*** Given records ***

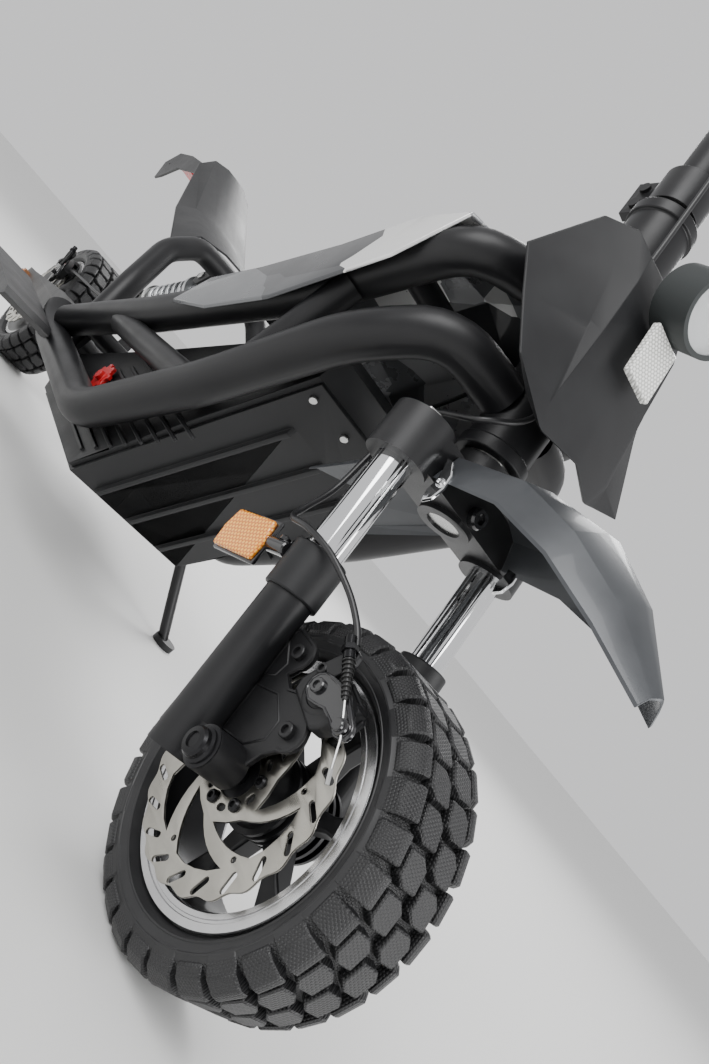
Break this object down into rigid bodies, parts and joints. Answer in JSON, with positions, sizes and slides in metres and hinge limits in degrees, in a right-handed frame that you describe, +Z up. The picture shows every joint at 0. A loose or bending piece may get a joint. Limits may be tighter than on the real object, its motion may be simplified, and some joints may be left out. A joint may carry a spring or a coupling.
{
  "type": "electric kick scooter",
  "caption": "Standing electric scooter with a tube truss frame, telescopic fork, swingarm with a coil-over shock, hub motor, disc brakes and a rear hoop.",
  "frame": {"origin": "on the ground, below the middle of the overall length, in the middle plane", "axes": "+X forward along the length, +Y to the rider's left, +Z up"},
  "size_m": [1.598, 0.64, 1.223],
  "materials": {
    "black_frame": "satin black powder coat",
    "black_plastic": "fine grained black plastic",
    "fender_grey": "satin grey paint",
    "shroud_camo": "satin polygon pattern in silver, grey and white",
    "tyre_rubber": "matt moulded rubber",
    "grip_rubber": "soft ribbed rubber",
    "rim_alloy": "satin black with a machined lip",
    "steel": "brushed steel",
    "chrome_tube": "mirror chrome",
    "alloy": "bare satin alloy",
    "cast_black": "cast black",
    "red_plastic": "gloss red",
    "amber": "amber prismatic plastic",
    "clear_prism": "clear prismatic plastic",
    "lens": "clear moulded lens",
    "cable_black": "semi-gloss cable sheath",
    "battery_blue": "blue shrink wrap",
    "copper": "copper windings on a steel core",
    "spring_steel": "silver paint"
  },
  "bodies": {
    "frame": {"head_tube": "black_frame", "headset_bearings": "steel", "lower_rails": "black_frame", "upper_rails": "black_frame", "frame_braces": "black_frame", "pivot_plates": "black_frame", "pivot_bolts": "steel", "rear_hoop": "black_frame", "shroud": "shroud_camo", "battery_case": "black_plastic", "battery_pack": "battery_blue", "motor_controller": "alloy", "belly_panel": "black_plastic", "panel_screws": "steel", "footboards": "black_plastic", "tail_fender": "black_plastic", "tail_lamp": "red_plastic", "plate_bracket": "cast_black", "rear_brake_cable": "cable_black", "front_panel": "black_plastic", "headlight": "black_plastic", "headlight_lens": "lens", "front_reflector": "clear_prism"},
    "stand": {"kickstand": "cast_black"},
    "knob": {"lock_knob": "red_plastic"},
    "steering": {"steerer": "steel", "fork_crown": "cast_black", "stanchions": "chrome_tube", "front_fender": "fender_grey", "crown_fasteners": "steel", "stem": "black_frame", "stem_collar": "cast_black", "handlebar": "black_frame", "grips": "grip_rubber", "display": "black_plastic", "lever_perches": "cast_black", "front_brake_cable": "cable_black"},
    "right_lever": {"brake_lever_right": "cast_black"},
    "left_lever": {"brake_lever_left": "cast_black"},
    "throttle": {"thumb_throttle": "black_plastic"},
    "button": {"power_button": "alloy"},
    "fork_lower": {"sliders": "black_frame", "seal_collars": "black_plastic", "side_reflectors": "amber", "front_caliper": "cast_black", "front_axle": "steel"},
    "front_arm": {"caliper_arm": "steel"},
    "front_wheel": {"front_tyre": "tyre_rubber", "front_rim": "rim_alloy", "front_rotor": "steel"},
    "swingarm": {"swingarm": "cast_black", "motor_core": "copper", "rear_caliper": "cast_black"},
    "rear_arm": {"rear_caliper_arm": "steel"},
    "rear_wheel": {"rear_tyre": "tyre_rubber", "motor_shell": "rim_alloy", "rear_rotor": "steel"},
    "shock_upper": {"shock_body": "alloy", "shock_spring": "spring_steel"},
    "shock_lower": {"shock_rod": "steel"}
  },
  "joints": [
    {"name": "steer", "type": "hinge", "parent": "frame", "child": "steering", "pos_m": [0.48308, 0, 0.53884], "axis": [-0.3338, 0, 0.9426], "range_deg": [-35, 35]},
    {"name": "fork_slide", "type": "slide", "parent": "steering", "child": "fork_lower", "axis": [-0.3338, 0, 0.9426], "range_m": [0, 0.055], "stiffness_N_per_m": 9000, "springref_m": -0.03, "deforming": ["front_brake_cable"]},
    {"name": "front_spin", "type": "hinge", "parent": "fork_lower", "child": "front_wheel", "pos_m": [0.671, 0, 0.128], "axis": [0, 1, 0], "continuous": true},
    {"name": "front_arm_pull", "type": "hinge", "parent": "fork_lower", "child": "front_arm", "pos_m": [0.68172, 0, 0.20627], "axis": [0, -1, 0], "range_deg": [0, 20.1]},
    {"name": "swing", "type": "hinge", "parent": "frame", "child": "swingarm", "pos_m": [-0.119, 0, 0.157], "axis": [0, 1, 0], "range_deg": [0, 8], "stiffness_Nm_per_rad": 700, "springref_deg": -17.19, "deforming": ["rear_brake_cable"]},
    {"name": "rear_spin", "type": "hinge", "parent": "swingarm", "child": "rear_wheel", "pos_m": [-0.629, 0, 0.128], "axis": [0, 1, 0], "continuous": true},
    {"name": "rear_arm_pull", "type": "hinge", "parent": "swingarm", "child": "rear_arm", "pos_m": [-0.58714, 0, 0.195], "axis": [0, -1, 0], "range_deg": [0, 20.1]},
    {"name": "shock_turn", "type": "hinge", "parent": "frame", "child": "shock_upper", "pos_m": [-0.179, 0, 0.352], "axis": [0, 1, 0], "range_deg": [0, 6.4]},
    {"name": "shock_slide", "type": "slide", "parent": "shock_upper", "child": "shock_lower", "axis": [0.8648, 0, 0.5021], "range_m": [0, 0.0285], "deforming": ["shock_spring"]},
    {"name": "right_lever_pull", "type": "hinge", "parent": "steering", "child": "right_lever", "pos_m": [0.30091, -0.178, 1.18509], "axis": [0.3338, 0, -0.9426], "range_deg": [0, 14], "stiffness_Nm_per_rad": 1.2, "springref_deg": -17.19},
    {"name": "left_lever_pull", "type": "hinge", "parent": "steering", "child": "left_lever", "pos_m": [0.30091, 0.178, 1.18509], "axis": [-0.3338, 0, 0.9426], "range_deg": [0, 14], "stiffness_Nm_per_rad": 1.2, "springref_deg": -17.19},
    {"name": "throttle_push", "type": "hinge", "parent": "steering", "child": "throttle", "pos_m": [0.25943, -0.156, 1.17041], "axis": [0, -1, 0], "range_deg": [0, 35], "stiffness_Nm_per_rad": 0.4, "springref_deg": -22.92},
    {"name": "button_press", "type": "slide", "parent": "steering", "child": "button", "axis": [0.3338, 0, -0.9426], "range_m": [0, 0.0015], "stiffness_N_per_m": 400, "springref_m": -0.001},
    {"name": "stand_fold", "type": "hinge", "parent": "frame", "child": "stand", "pos_m": [0.111, 0.116, 0.106], "axis": [0, 1, 0], "range_deg": [0, 95]},
    {"name": "knob_turn", "type": "hinge", "parent": "frame", "child": "knob", "pos_m": [0.081, -0.092, 0.178], "axis": [0, 1, 0], "range_deg": [0, 90]}
  ],
  "couplings": [
    {"joint": "front_arm_pull", "follows": "right_lever_pull", "ratio": 1.43},
    {"joint": "rear_arm_pull", "follows": "left_lever_pull", "ratio": 1.43},
    {"joint": "shock_turn", "follows": "swing", "ratio": 0.7875},
    {"joint": "shock_slide", "follows": "swing", "m_per_rad": 0.2008}
  ]
}
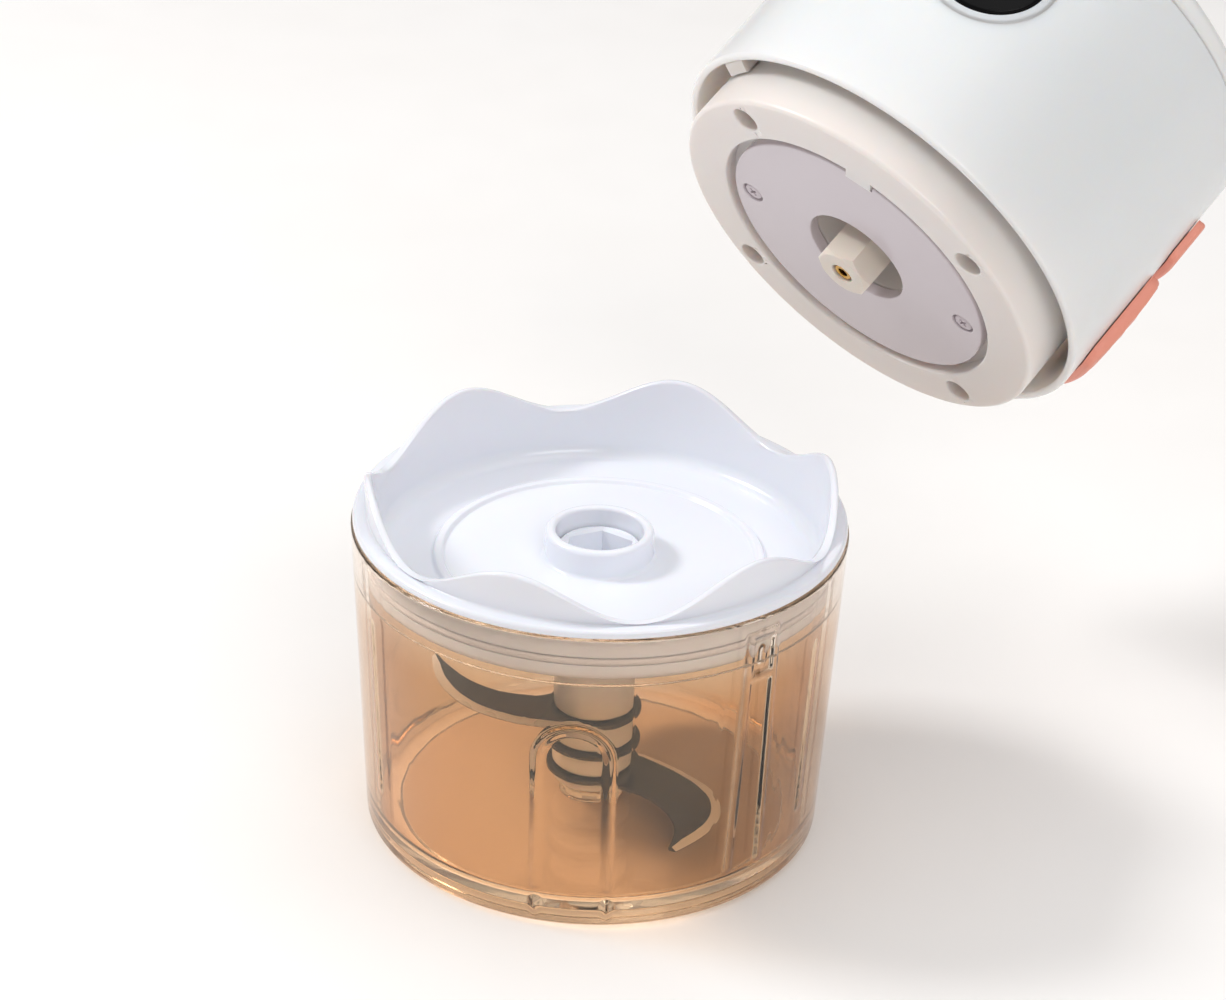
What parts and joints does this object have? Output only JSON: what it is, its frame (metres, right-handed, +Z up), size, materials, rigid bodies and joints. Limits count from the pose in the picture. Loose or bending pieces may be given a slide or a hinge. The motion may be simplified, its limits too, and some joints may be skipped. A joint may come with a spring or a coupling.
{
  "type": "food processor",
  "caption": "Cordless mini food processor: clear bowl with stacked blades, lid with a wavy collar, and a motor head lifted off and tilted.",
  "frame": {"origin": "centre of the flat underside of the bowl's base pad", "axes": "+Z up, along the bowl's and the blades' axis; +X to the right and +Y to the back, where the lifted motor head is to the right and behind"},
  "size_m": [0.2124, 0.211, 0.2131],
  "materials": {
    "clear_bowl": "clear, faint warm tint",
    "white_plastic": "gloss",
    "flange_plastic": "satin, warm white",
    "disc_plastic": "gloss, warm grey white",
    "silicone": "soft translucent white",
    "blade_steel": "polished with ground edges",
    "screw_steel": "zinc plated",
    "brass": "turned",
    "windings": "enamelled copper",
    "black_plastic": "matt",
    "black_button": "high gloss",
    "board": "solder mask",
    "coral": "soft touch",
    "cell_wrap": "shrink wrap"
  },
  "bodies": {
    "bowl": {"bowl": "clear_bowl", "base_pad": "silicone", "blade_pin": "blade_steel"},
    "lid": {"lid": "white_plastic", "lid_gasket": "silicone"},
    "blades": {"blade_hub": "white_plastic", "lower_blade": "blade_steel", "lower_spacer": "white_plastic", "middle_blade": "blade_steel", "middle_spacer": "white_plastic", "upper_blade": "blade_steel", "upper_sleeve": "white_plastic", "drive_socket": "white_plastic"},
    "interlock": {"interlock_slider": "flange_plastic"},
    "motor_head": {"barrel_shell": "white_plastic", "top_cover": "white_plastic", "flange_housing": "flange_plastic", "motor_frame": "white_plastic", "flange_disc": "disc_plastic", "flange_screw_1": "screw_steel", "flange_screw_2": "screw_steel", "flange_screw_3": "screw_steel", "flange_screw_4": "screw_steel", "disc_screw_1": "screw_steel", "disc_screw_2": "screw_steel", "button_bezel": "white_plastic", "control_board": "board", "button_switch": "black_plastic", "motor_can": "screw_steel", "motor_cap": "black_plastic", "lower_bearing": "brass", "upper_bearing": "brass", "battery_cradle": "black_plastic", "battery_cell": "cell_wrap", "grip_pad": "coral", "charge_socket": "screw_steel"},
    "drive": {"drive_coupling": "flange_plastic", "brass_insert": "brass", "drive_shaft": "screw_steel", "armature": "windings"},
    "button": {"power_button": "black_button"},
    "cover": {"charging_cover": "coral"}
  },
  "joints": [
    {"name": "lid_lift", "type": "slide", "parent": "bowl", "child": "lid", "axis": [0, 0, 1], "range_m": [0, 0.05]},
    {"name": "blade_spin", "type": "hinge", "parent": "bowl", "child": "blades", "pos_m": [0, 0, 0.03], "axis": [0, 0, 1], "continuous": true},
    {"name": "head_swing", "type": "hinge", "parent": "lid", "child": "interlock", "pos_m": [0.04879, 0.04794, 0.0307], "axis": [-0.7009, 0.7133, 0], "range_deg": [-57.8, 0]},
    {"name": "head_dock", "type": "slide", "parent": "interlock", "child": "motor_head", "axis": [0.6035, 0.5931, 0.5329], "range_m": [-0.02, 0]},
    {"name": "drive_spin", "type": "hinge", "parent": "motor_head", "child": "drive", "pos_m": [0.05949, 0.05846, 0.12098], "axis": [0.6035, 0.5931, 0.5329], "continuous": true},
    {"name": "power_press", "type": "slide", "parent": "motor_head", "child": "button", "axis": [-0.105, -0.6034, 0.7905], "range_m": [-0.0016, 0], "stiffness_N_per_m": 900, "springref_m": 0.001},
    {"name": "cover_open", "type": "hinge", "parent": "motor_head", "child": "cover", "pos_m": [0.13647, 0.07309, 0.11321], "axis": [-0.2068, 0.7619, -0.6138], "range_deg": [0, 100]}
  ]
}
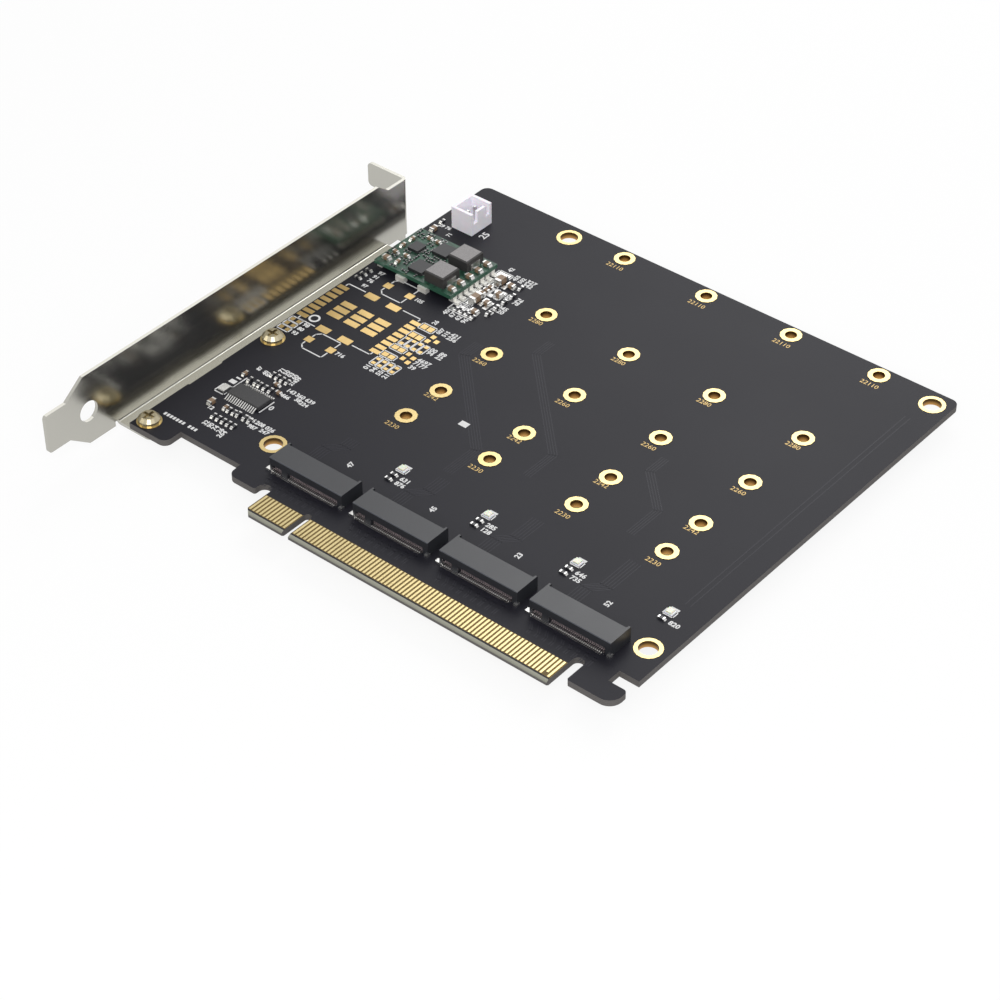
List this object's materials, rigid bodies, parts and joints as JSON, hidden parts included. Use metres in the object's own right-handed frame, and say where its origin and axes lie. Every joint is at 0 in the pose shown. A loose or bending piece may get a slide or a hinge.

***

> _What is expected_:
Give the count of lines holding the word "picture" and nothing more.

> _Full response_:
2